Onward, Upward and Homeward Bound
This is the theme that we have chosen for our annual report this year and it signifies HDFC's journey, confidence and optimism. HDFC's journey which began as India's first retail housing finance company has today diversified into an array of financial services. The confidence stems from the fact that HDFC, along with its group companies have maintained leadership positions in their respective sectors. The optimism reflects our strong belief that the India story will get better. No doubt, India is a complex and challenging market. It is dynamic and exciting, yet often unpredictable and slow to reform. Despite a series of recent set–backs in the Indian economy, consumer confidence has remained steady. The middle–class segment is growing, there has not been widespread loss of jobs and incomes of our target customers have been rising. Penetration in all our businesses – be it mortgages, banking, insurance or asset management is still low in India, so these markets have immense scope to grow.
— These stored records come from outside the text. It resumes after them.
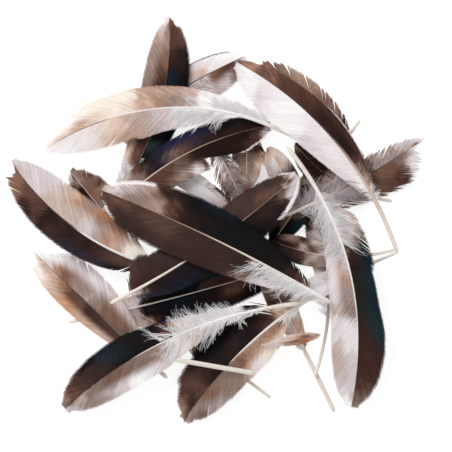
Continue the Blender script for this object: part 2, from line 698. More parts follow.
def keratin_vane(name, look):
    """A vane's finish: colour zones along its core and rim on each side, and patches over them."""
    material, tree = finish(name)
    place = add(tree, "ShaderNodeAttribute", {"attribute_name": "place"}).outputs["Vector"]
    parts = add(tree, "ShaderNodeSeparateXYZ", links={0: place})
    tone = add(tree, "ShaderNodeAttribute", {"attribute_name": "tone"})
    where = add(tree, "ShaderNodeTexCoord").outputs["Object"]
    cloud = add(tree, "ShaderNodeTexNoise", {"Scale": 1 / DRIFT_SIZE, "Detail": 4}, {"Vector": where})
    drift = add(tree, "ShaderNodeMath", {"operation": "MULTIPLY_ADD", 1: ZONE_DRIFT, 2: ZONE_SHIFT},
                {0: cloud.outputs["Fac"]})
    jitter = add(tree, "ShaderNodeMath", {"operation": "MULTIPLY_ADD", 1: BARB_JITTER},
                 {0: tone.outputs["Fac"], 2: drift.outputs[0]})
    along = add(tree, "ShaderNodeMath", {"operation": "ADD"},
                {0: parts.outputs["X"], 1: jitter.outputs[0]}).outputs[0]
    across = add(tree, "ShaderNodeMath", {"operation": "MULTIPLY_ADD", 1: 0.5, 2: 0.5},
                 {0: parts.outputs["Y"]}).outputs[0]
    shade = zoned(tree, look, along, across, parts.outputs["Y"])
    shade = patched(tree, shade, look.get("patches", ()), along, across, where)
    shade = mottled(tree, shade, place, parts.outputs["Z"], tone, where)
    keratin = add(tree, "ShaderNodeBsdfPrincipled", {
        "Roughness": VANE_ROUGHNESS, "IOR": KERATIN_INDEX, "Specular IOR Level": look.get("gloss", 0.07),
    }, {"Base Color": shade})
    add(tree, "ShaderNodeOutputMaterial", links={"Surface": keratin.outputs[0]})
    return material


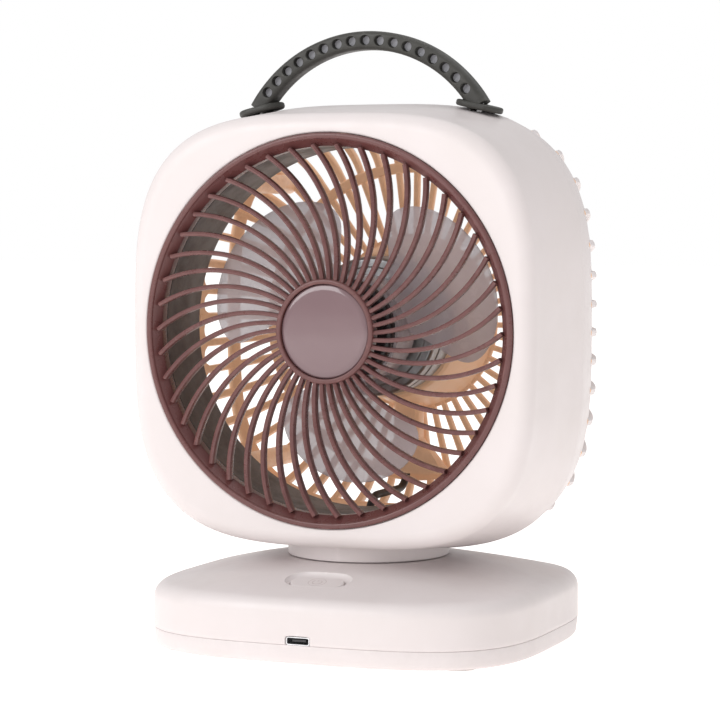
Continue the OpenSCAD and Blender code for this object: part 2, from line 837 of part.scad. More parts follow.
module impeller_hub() color(dark_col) {
  head_frame() difference() {
    union() {
      rod(hub_r, hub_back, hub_front - 1);
      rod(hub_r - 1, hub_back, hub_front);
    }
    tube(hub_r - 1.8, 5, hub_back - 1, hub_front - 2);
    rod(shaft_r, hub_back - 1, hub_front - 2);
  }
}

module blade_outline() {
  intersection() {
    circle(r=blade_tip_r, $fn=96);
    polygon([
      [hub_r, -6], [26, -19], [40, -31], [52, -36], [58, -20], [60, 0], [58, 20], [50, 34],
      [38, 34], [24, 22], [hub_r, 8]
    ]);
  }
}

module fan_blades() color(blade_col) {
  mid_z = (hub_front + hub_back) / 2;
  head_frame() {
    tube(hub_r + 1.2, hub_r + 0.02, hub_back + 0.5, hub_front - 1.5);
    difference() {
      intersection() {
        for (k = [0:blade_count - 1]) rotate([0, 0, 360 * k / blade_count + 20])
          translate([0, 0, mid_z]) rotate([blade_pitch, 0, 0])
            translate([0, 0, -blade_t / 2]) linear_extrude(blade_t) blade_outline();
        rod(blade_tip_r, hub_back + 0.2, hub_front + 2, $fn=96);
      }
      rod(hub_r + 0.6, hub_back - 5, hub_front + 5);
    }
  }
}

module motor_lead() color(dark_col) {
  bend = 8;
  lead_r = 1.4;
  lead_y = -frame_back - strut_d + 1.6;
  low = neck_top + 10;
  translate([0, lead_y, 0]) rod(lead_r, low + bend, axis_h - back_disc_r - 2);
  translate([0, lead_y - bend, low + bend]) rotate([90, 0, 90]) rotate([0, 0, -90])
    rotate_extrude(angle=90) translate([bend, 0]) circle(r=lead_r);
  translate([0, bend, low]) rotate([-90, 0, 0]) cylinder(r=lead_r, h=lead_y - 2 * bend);
  translate([0, bend, low - bend]) rotate([90, 0, 90]) rotate([0, 0, 90])
    rotate_extrude(angle=90) translate([bend, 0]) circle(r=lead_r);
  rod(lead_r, gear_bottom + 3, low - bend);
}

// ---- Handle ----

module on_pad(s) {
  translate([s * pad_x, pad_y, 0]) rotate([-90, 0, -s * pad_tilt]) children();
}

module handle_strap() color(dark_col) {
  head_frame() difference() {
    union() {
      difference() {
        translate([0, arch_y, 0]) rotate([0, 0, 90 - arch_half - 4])
          rotate_extrude(angle=2 * arch_half + 8, $fn=128) translate([strap_mid_r, 0])
            rounded_box2d(strap_t, strap_w, 1.6);
        for (s = [-1, 1]) on_pad(s) rod(30, -30, 0.6);
      }
      for (s = [-1, 1]) on_pad(s) translate([0, 0, 0.05]) pill(pad_len, pad_w, pad_t);
    }
    for (k = [0:dimple_count - 1], f = [0, 1]) translate([0, arch_y, 0])
      rotate([0, 0, 90 + (k - (dimple_count - 1) / 2) * 2 * (arch_half - 7.2) / (dimple_count - 1)])
        translate([strap_mid_r, 0, 0]) rotate([0, 180 * f, 0])
          rod(dimple_r, strap_w / 2 - dimple_depth, strap_w / 2 + 1);
    for (s = [-1, 1]) on_pad(s) rod(pilot_r, -1, 5);
  }
}

module handle_plates() color(steel_col) {
  head_frame() for (s = [-1, 1]) on_pad(s) difference() {
    translate([0, 0, -wall - 1.2 - plate_t]) pill(pad_len, pad_w - 3, plate_t);
    rod(screw_r + 0.2, -8, 0);
  }
}

module handle_screws() color(steel_col) {
  head_frame() for (s = [-1, 1]) on_pad(s) translate([0, 0, -wall - 1.2 - plate_t]) screw(8);
}

base_lower_shell();
base_upper_shell();
rubber_feet();
base_screws();
usb_socket();
usb_tongue();
main_board();
board_screws();
power_switch();
battery_cells();
swing_motor();
swing_motor_screws();
neck_bush();
power_button();
switch_plunger();
drive_pinion();
pinion_shaft();
neck();
swing_gear();
gear_washer();
gear_screws();
front_housing();
rear_cover();
housing_screws();
front_grille();
grille_badge();
air_duct();
duct_screws();
motor_frame();
frame_screws();
motor_can();
motor_stator();
motor_bearings();
motor_screws();
motor_lead();
handle_strap();
handle_plates();
handle_screws();
impeller_hub();
fan_blades();
motor_rotor();
motor_shaft();
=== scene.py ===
# %% [markdown]
# # A cordless swinging desk fan
# The fan is a rounded-square head on a low base. The mechanical model gives every body and
# joint, and each cell below makes one visible piece over it. We load that model first, because
# every size that two pieces share is read from its boxes.

# %% Load the frame
from math import acos, asin, atan, atan2, cos, hypot, pi, radians, sin, sqrt, tan

import bmesh
import bpy
from mathutils import Matrix, Vector


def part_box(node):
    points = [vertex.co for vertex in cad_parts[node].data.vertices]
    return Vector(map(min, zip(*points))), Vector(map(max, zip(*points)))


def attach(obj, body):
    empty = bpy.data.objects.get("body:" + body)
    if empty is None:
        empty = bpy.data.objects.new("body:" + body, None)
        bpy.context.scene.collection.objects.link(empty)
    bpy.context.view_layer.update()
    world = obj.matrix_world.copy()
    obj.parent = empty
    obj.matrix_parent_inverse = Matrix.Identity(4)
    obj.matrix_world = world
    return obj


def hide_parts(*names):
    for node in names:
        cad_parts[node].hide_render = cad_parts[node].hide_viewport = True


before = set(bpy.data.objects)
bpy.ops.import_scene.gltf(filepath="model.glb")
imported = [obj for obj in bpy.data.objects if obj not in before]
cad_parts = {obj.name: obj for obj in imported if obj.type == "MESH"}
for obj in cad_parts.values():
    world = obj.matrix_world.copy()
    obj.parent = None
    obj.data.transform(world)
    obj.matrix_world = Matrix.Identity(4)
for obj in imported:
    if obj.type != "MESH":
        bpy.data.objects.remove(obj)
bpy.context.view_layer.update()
scene = bpy.context.scene
mm = 0.001
full_turn = 2 * pi

# %% [markdown]
# The head is modelled lying on its back, with the air axis upwards, because every lathe and
# every loft is then about Z. One matrix stands it up in its place over the base.

# %% Sizes of the head
housing_low, housing_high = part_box("front_housing")
cover_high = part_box("rear_cover")[1]
grille_low, grille_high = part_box("front_grille")
duct_low, duct_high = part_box("air_duct")
head_half = housing_high.x
axis_height = housing_high.z - head_half
face = -housing_low.y
seam = -housing_high.y
back = -cover_high.y
ring_face = -grille_low.y
ring_back = -grille_high.y
ring_r = grille_high.x
head_corner = 3.4
shell_wall = 2.2 * mm
stand_up = Matrix.Translation((0, 0, axis_height)) @ Matrix.Rotation(radians(90), 4, "X")
print(f"head {2000 * head_half:.1f} mm wide, air axis {1000 * axis_height:.1f} mm up")

# %% [markdown]
# Most pieces are either turned on a lathe or lofted through a stack of outlines. Both start from
# a circle or a short wire, and an operator repeats it. A loft extrudes its last loop of edges
# and then moves the new points, and each point remembers its angle in a layer named turn.

# %% Lathe and loft
def add_part(bm, part, at=None):
    """Adds a small mesh to a piece. Building it apart keeps every operator call quick."""
    if at:
        part.transform(at)
    mesh = bpy.data.meshes.new("part")
    part.to_mesh(mesh)
    part.free()
    bm.from_mesh(mesh)
    bpy.data.meshes.remove(mesh)


def lathe(whole, outline, steps=96, closed=True, at=None):
    """Turns an outline of (radius, height) points round the Z axis."""
    bm = bmesh.new()
    points = [bm.verts.new((r, 0, z)) for r, z in outline]
    pairs = list(zip(points, points[1:] + points[:1]))
    if not closed:
        pairs = pairs[:-1]
    wire = [bm.edges.new(pair) for pair in pairs]
    bmesh.ops.spin(bm, geom=points + wire, cent=(0, 0, 0), axis=(0, 0, 1),
                   angle=full_turn, steps=steps, use_merge=True)
    add_part(whole, bm, at)


def loft(whole, rows, place, around=96, joined=False, capped=True, at=None):
    """Skins over the rows: place(row, turn) says where the point of each row goes."""
    bm = bmesh.new()
    layer = bm.verts.layers.float.new("turn")
    points = bmesh.ops.create_circle(bm, segments=around, radius=1)["verts"]
    edges = list({e for v in points for e in v.link_edges})
    for v in points:
        v[layer] = atan2(v.co.y, v.co.x)
        v.co = place(rows[0], v[layer])
    first = edges
    for row in rows[1:]:
        made = bmesh.ops.extrude_edge_only(bm, edges=edges)["geom"]
        fresh = {g for g in made if isinstance(g, bmesh.types.BMVert)}
        edges = [g for g in made if isinstance(g, bmesh.types.BMEdge) and set(g.verts) <= fresh]
        for v in fresh:
            v.co = place(row, v[layer])
    if joined:
        bmesh.ops.bridge_loops(bm, edges=first + edges)
    elif capped:
        bmesh.ops.contextual_create(bm, geom=first)
        bmesh.ops.contextual_create(bm, geom=edges)
    bm.verts.layers.float.remove(layer)
    add_part(whole, bm, at)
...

From an investor perspective, HDFC must now increasingly be analysed on a consolidated basis. We at HDFC have spent a lot of time and effort incubating and nurturing many of our group companies. Today, they are all growing well. In FY 2013, the share of profit from subsidiaries and associate companies was 27% of the consolidated profit, compared to just 13% in FY2010.
Let me end by saying that we at HDFC are driven to constantly improve our services, remain committed to creating value for all our stakeholders and continue our journey onward, upward and homeward bound.